Betageri is also a translator He has translated Indian writers like P. Lankesh into English, and the works of writers like Poe, Whitman, Pessoa, Sorescu, Rimbaud, Neruda and Pasolini into Kannada.

== Art and photography ==

Ankur Betageri has exhibited his photographs at various places including ICCR, Delhi (2012), St. Stephen's College (2012) and Delhi University (2011). His photographic work often juxtaposes text and image creating the experience of what he calls "existential pause" and "bare silence". Betageri's artistic practices involve interventions in advertising billboards and the use of stencils, reproductions of paintings and photographic images in unconventional places like public washrooms, public walls, parks and marketplaces.

Betageri is the founder of the public arts platform Hulchul, known for its novel public art practices like public art exhibits, washroom art projects, poetry reading in public places and creating social sculptures with trees in the city of Delhi. Hulchul's washroom art project has been recognized as a first and listed in the Limca Book of Records.

== Bibliography ==
Books

English
- Bhog and Other Stories (Pilli Books, 2010)
- The Bliss and Madness of Being Human (Poetrywala, 2013)

Kannada
- Hidida Usiru (Abhinava Prakashana, 2004)
- Idara Hesaru (Abhinava Prakashana, 2006)
- Haladi Pustaka (Kanva Prakashana, 2009)
- Malavika mattu Itara Kathegalu (Sahitya Bhandara, 2011)

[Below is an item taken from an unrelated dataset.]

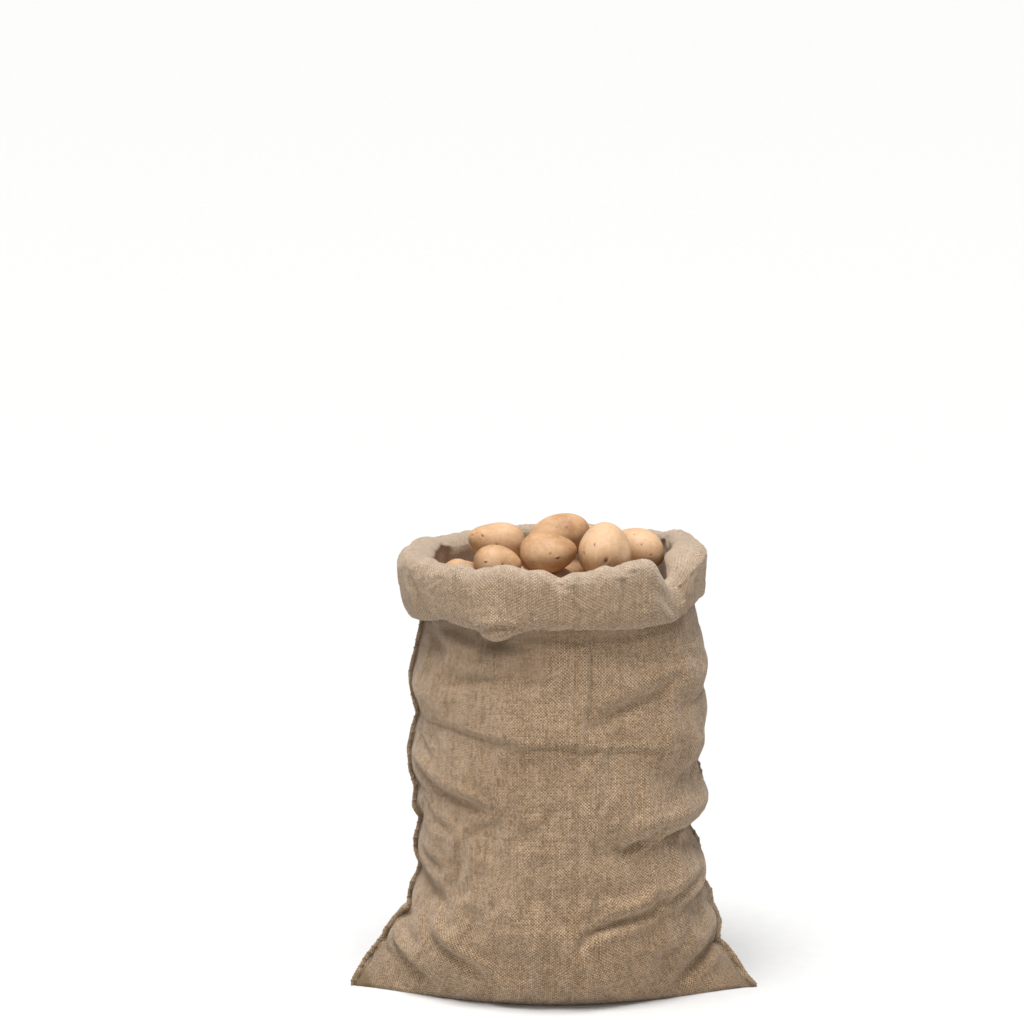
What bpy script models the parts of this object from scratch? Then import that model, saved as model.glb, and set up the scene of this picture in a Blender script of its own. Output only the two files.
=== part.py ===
"""A hessian sack that stands filled with potatoes, its mouth rolled outward into a deep soft cuff.

Metres, +Z up. The front faces -Y, the two sewn sides are at -X (left) and +X (right), and the origin is on
the floor under the middle of the sack. One cloth goes up from the flat base as the wall, over the rim, down
as the cuff, and back up inside the cuff to its hem. At the floor the wall runs out to two flat corners, the
ears.

A place on the wall is given by its bearing round the sack, in degrees, and its height. Bearing 0 is the
middle of the front, 90 the right side seam, 180 the middle of the back and -90 the left side seam.
"""

import math

import bmesh
import bpy
import numpy as np
from mathutils import Euler, Matrix, Vector
from mathutils.bvhtree import BVHTree

# Driving sizes
CLOTH = 0.0030  # the cloth's thickness, with its slubs
FLAT_WIDTH = 0.65  # the empty sack, laid flat
RIM_HEIGHT = 0.690
CUFF_EDGE = 0.597  # the height of the cuff's lower fold
HEM_SHARE = 0.72  # how far up inside the cuff the hem ends
RIM_ROUND = 0.016  # how tall the rim's soft arch is
ARCH_TURNS = (155, 125, 90, 55, 25)
FOLD_GAP = 0.0020  # between the two layers of the cuff
EAR_WELD = 0.030  # how deep the sewn double cloth of an ear is at the floor
EAR_TOP = 0.130
BOARD = 56  # points round the sack
GAP = 0.0005  # between pieces that touch
COLUMN_RADIUS = FLAT_WIDTH / math.pi  # turns a bearing into a length along the cloth
LOW_ROWS = np.arange(0.0135, 0.292, 0.0145)  # where the folds are deep
HIGH_ROWS = np.linspace(0.315, CUFF_EDGE - 0.012, 10)
WALL_HEIGHTS = np.array([0.0, 0.006, *LOW_ROWS, *HIGH_ROWS])

# The wall's horizontal sections. left, right, front and back are distances from the origin; roundness 2 is
# an ellipse and under 1 a lens with pointed ends; seam_y is where the side seams stand.
SECTION_COLUMNS = ("height", "left", "right", "front", "back", "roundness", "seam_y")
SECTIONS = (
    (0.000, 0.309, 0.308, 0.128, 0.132, 0.75, -0.034),
    (0.015, 0.302, 0.294, 0.145, 0.148, 0.82, -0.030),
    (0.040, 0.287, 0.279, 0.159, 0.161, 1.00, -0.022),
    (0.075, 0.271, 0.258, 0.169, 0.169, 1.40, -0.014),
    (0.105, 0.255, 0.249, 0.173, 0.173, 1.70, -0.008),
    (0.132, 0.224, 0.243, 0.174, 0.174, 1.90, -0.005),
    (0.160, 0.214, 0.237, 0.175, 0.175, 2.05, -0.003),
    (0.200, 0.209, 0.231, 0.174, 0.175, 2.15, 0.000),
    (0.270, 0.208, 0.225, 0.172, 0.173, 2.20, 0.000),
    (0.340, 0.216, 0.226, 0.170, 0.171, 2.20, 0.000),
    (0.410, 0.213, 0.232, 0.168, 0.170, 2.20, 0.000),
    (0.480, 0.215, 0.229, 0.166, 0.168, 2.20, 0.000),
    (0.540, 0.207, 0.226, 0.163, 0.165, 2.20, 0.000),
    (0.590, 0.195, 0.215, 0.160, 0.162, 2.20, 0.000),
    (0.640, 0.198, 0.206, 0.159, 0.161, 2.15, 0.000),
    (0.700, 0.204, 0.208, 0.158, 0.160, 2.10, 0.000),
)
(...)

Translation into other languages
- Basant Badal Deta Hai Muhavre (Hindi, Yash Prakashan, 2011)

Journal articles
- A Case for the Standardization of Indian English Indian Literature, Vol. 61, No. 1 (297).
- The Breaking of Shakuntala Indian Literature, Vol. 62, No. 5 (307).
- A Refutation of M.N. Srinivas's Theory of Sanskritization New English Review, 2018/7.